Lintaar OP t1_j2c1pzp wrote

A living example of the Ballmer Peak. In all seriousness though, that's pretty impressive to build that much in 24 hours... especially while being drunk. And more impressive, it sounds like it could be an actually useful model if you keep working on it. Good luck!

1

frantonio1 t1_j2dh2nd wrote

I built a model to predict what kind of coffee( hot or iced) to drink given the current weather. Made a iOS shortcut to invoke the model. It was a few years ago but I still use it

2

Lintaar OP t1_j2f9ksa wrote

How many/which weather features does it use?

1

K_Siegs t1_j2bf00t wrote

I don't code or even understand how to use ML, but I'm thinking of hiring someone to help me make my job easier. I make sample libraries (pro audio plugins), and sorting audio samples is a painstaking process. If a computer could analyze the specific instrument samples, gain match them based on velocity zone, and delete samples that don't fit, my life would be made much easier. I don't even know where to begin looking, which is why I started following this sub.
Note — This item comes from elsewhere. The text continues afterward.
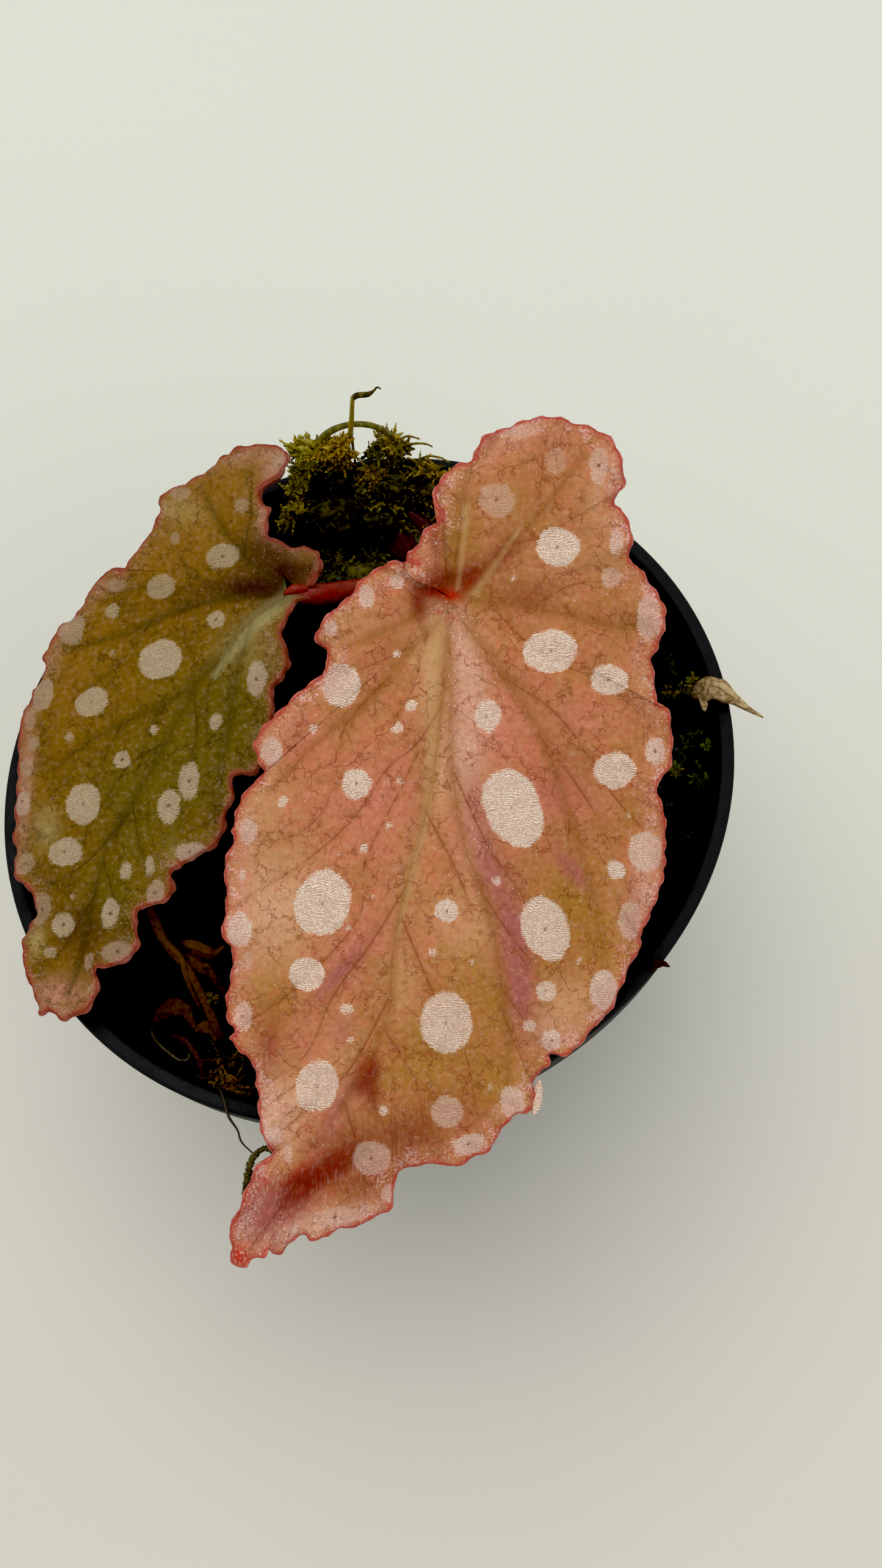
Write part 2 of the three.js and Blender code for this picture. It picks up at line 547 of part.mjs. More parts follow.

I have already scripted the editing process.

1

hannahmontana1814 t1_j27p6jg wrote

If I built an ML model for my own use, I'd never have to leave my house again.

−7

kyoko9 t1_j27ot04 wrote

I haven't built any ML models for my own use, but I have built a few for my friends' use.

−12

od3tzk1 t1_j28mvle wrote

Can you tell more about what these models do?

1

kyoko9 t1_j28noy1 wrote

These models are for people who want to feel like they're doing something without actually accomplishing anything.

−19